Figure 5: Ways of creating objects in Fabric’s Data Warehouse experience.
Data Science experience
Data Science users in Microsoft Fabric work on the same platform as business users, analysts and engineers. Data sharing and collaboration becomes more seamless across different roles as a result. Analysts can easily share Power BI reports and datasets, engineers can help investigate some of the problems that may be occurring from the source, and all of this is easily accessible to data science practitioners. The ease of collaboration across roles in Microsoft Fabric makes knowledge transferring and troubleshooting much easier for everyone.
With tools like PySpark/Python, SparklyR/R, notebooks can handle machine learning model training. ML algorithms and libraries can help train machine learning models.
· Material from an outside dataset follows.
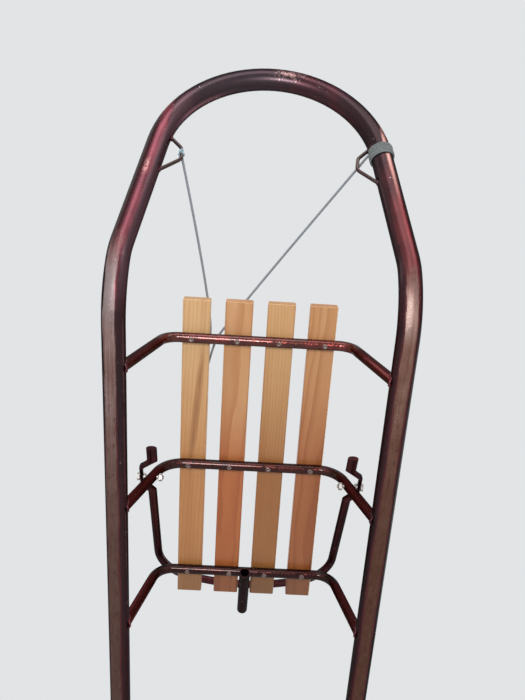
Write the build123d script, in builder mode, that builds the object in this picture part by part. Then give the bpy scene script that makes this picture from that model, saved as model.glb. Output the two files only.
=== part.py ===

Library management tools can install these libraries and algorithms. Users have therefore the option to leverage a large variety of popular machine learning libraries to complete their ML model training in Microsoft Fabric.
Additionally, popular libraries like Scikit Learn can also develop models. MLflow experiments and runs can track the ML model training. Microsoft Fabric offers a built-in MLflow experience with which users can interact, to log experiments and models.
Conclusion
Microsoft Fabric emerges as a versatile and powerful solution for organizations grappling with diverse data-related tasks. From unstructured to structured data, from data engineering to analytics and machine learning, the platform's seamless integration with PowerBI, built-in data lake, T-SQL support for data warehousing workloads, Data Factory, and Apache Spark capabilities make it a comprehensive toolset for data professionals. As businesses continue to navigate the complexities of the data landscape, Microsoft Fabric stands out as a unified platform, unlocking the full potential of data for informed decision-making.